Special Issue Call for Papers: Conceptualising flexible careers across the life course

Guest Editors: Jennifer Tomlinson (University of Leeds, UK; Marian Baird (University of Sydney, Australia); Peter Berg (Michigan State University, USA); Rae Cooper (University of Sydney, Australia)

Read the full call for papers here: http://www.tavinstitute.org/ humanrelations/special_issues/ Flexible%20careers.html

Submission deadline: 1st March 2016; please do not submit papers before 1st February 2016

In recent years, much literature and research on the quality of working lives focuses on jobs as the unit of analysis, emphasizing job quality and flexibility. Through this call, we seek to shift the focus to careers and, in particular, develop the construct of a ‘flexible career’ drawing attention to the fact that work occurs over time in sequence and trajectory.
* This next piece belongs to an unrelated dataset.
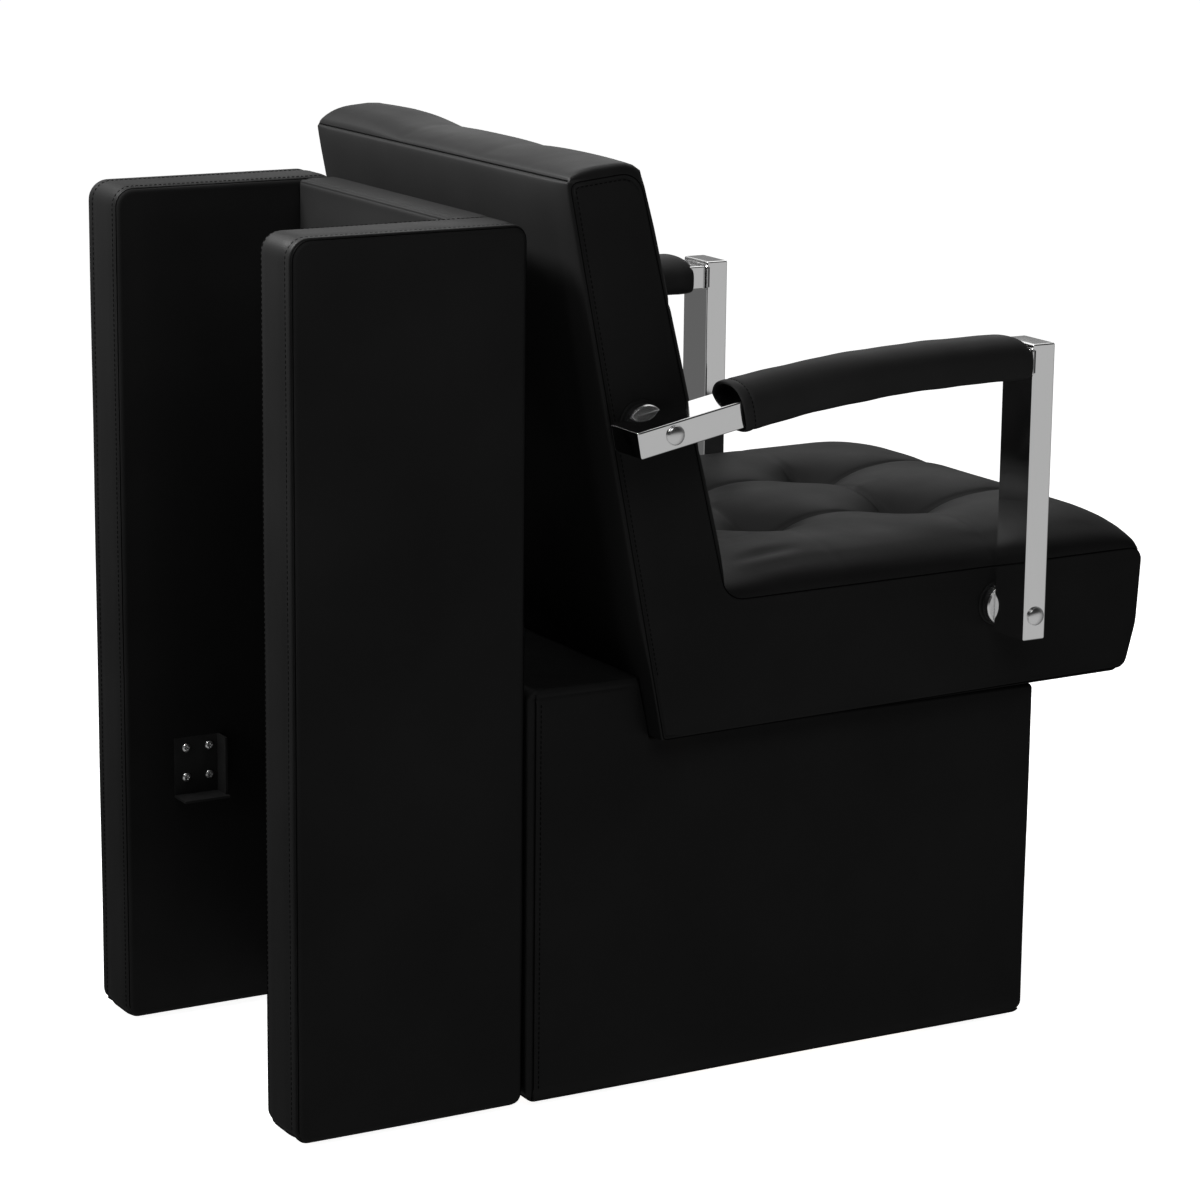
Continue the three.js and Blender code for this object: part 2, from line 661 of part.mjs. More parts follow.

We are interested in the conditions under which flexible and sustainable careers can develop and flourish. Given this perspective, the overarching objective of this special issue is to encourage new analytical approaches to studying the concepts and intersection of flexibility and careers. More specifically, it is to provide a space to examine the meaning of flexible careers from different disciplinary perspectives and to question the extent to which careers can be forged and maintained at different points across the life course in the current social and economic context. In doing so, we focus on what is perhaps the one of the greatest tensions in contemporary labour markets and societies: how to combine the social and economic need for individual life-long work opportunity, accomplishment and development (careers) with the need for a workforce able to continuously adjustment to the supply and demand for labour in space, time and function (flexibility).